AIM
Write out the listing exactly as it is given.

# START OF PROVIDED DATA

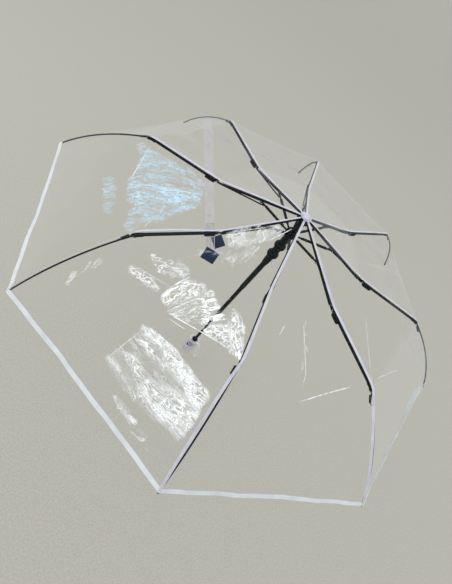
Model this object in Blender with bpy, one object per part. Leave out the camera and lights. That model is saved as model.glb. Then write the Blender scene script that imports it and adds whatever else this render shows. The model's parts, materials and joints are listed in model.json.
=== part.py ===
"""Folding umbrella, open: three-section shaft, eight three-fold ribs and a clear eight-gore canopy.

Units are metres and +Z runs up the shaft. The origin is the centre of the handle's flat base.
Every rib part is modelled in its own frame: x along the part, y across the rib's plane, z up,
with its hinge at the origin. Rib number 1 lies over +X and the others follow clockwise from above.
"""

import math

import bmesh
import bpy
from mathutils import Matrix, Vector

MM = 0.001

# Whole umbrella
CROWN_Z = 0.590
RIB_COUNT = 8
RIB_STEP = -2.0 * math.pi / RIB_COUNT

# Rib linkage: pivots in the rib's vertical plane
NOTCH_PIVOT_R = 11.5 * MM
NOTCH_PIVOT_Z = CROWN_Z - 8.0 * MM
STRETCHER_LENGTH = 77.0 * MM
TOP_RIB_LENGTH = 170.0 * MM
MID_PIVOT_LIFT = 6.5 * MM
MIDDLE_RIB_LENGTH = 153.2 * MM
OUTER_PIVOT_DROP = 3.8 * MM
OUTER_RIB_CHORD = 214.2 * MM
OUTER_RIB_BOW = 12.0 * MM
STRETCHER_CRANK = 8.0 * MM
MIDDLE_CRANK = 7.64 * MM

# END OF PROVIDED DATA

CORRECT ANSWER
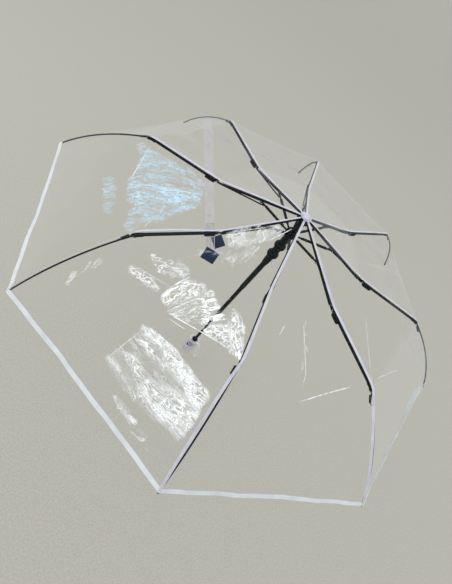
Model this object in Blender with bpy, one object per part. Leave out the camera and lights. That model is saved as model.glb. Then write the Blender scene script that imports it and adds whatever else this render shows. The model's parts, materials and joints are listed in model.json.
=== part.py ===
"""Folding umbrella, open: three-section shaft, eight three-fold ribs and a clear eight-gore canopy.

Units are metres and +Z runs up the shaft. The origin is the centre of the handle's flat base.
Every rib part is modelled in its own frame: x along the part, y across the rib's plane, z up,
with its hinge at the origin. Rib number 1 lies over +X and the others follow clockwise from above.
"""

import math

import bmesh
import bpy
from mathutils import Matrix, Vector

MM = 0.001

# Whole umbrella
CROWN_Z = 0.590
RIB_COUNT = 8
RIB_STEP = -2.0 * math.pi / RIB_COUNT

# Rib linkage: pivots in the rib's vertical plane
NOTCH_PIVOT_R = 11.5 * MM
NOTCH_PIVOT_Z = CROWN_Z - 8.0 * MM
STRETCHER_LENGTH = 77.0 * MM
TOP_RIB_LENGTH = 170.0 * MM
MID_PIVOT_LIFT = 6.5 * MM
MIDDLE_RIB_LENGTH = 153.2 * MM
OUTER_PIVOT_DROP = 3.8 * MM
OUTER_RIB_CHORD = 214.2 * MM
OUTER_RIB_BOW = 12.0 * MM
STRETCHER_CRANK = 8.0 * MM
MIDDLE_CRANK = 7.64 * MM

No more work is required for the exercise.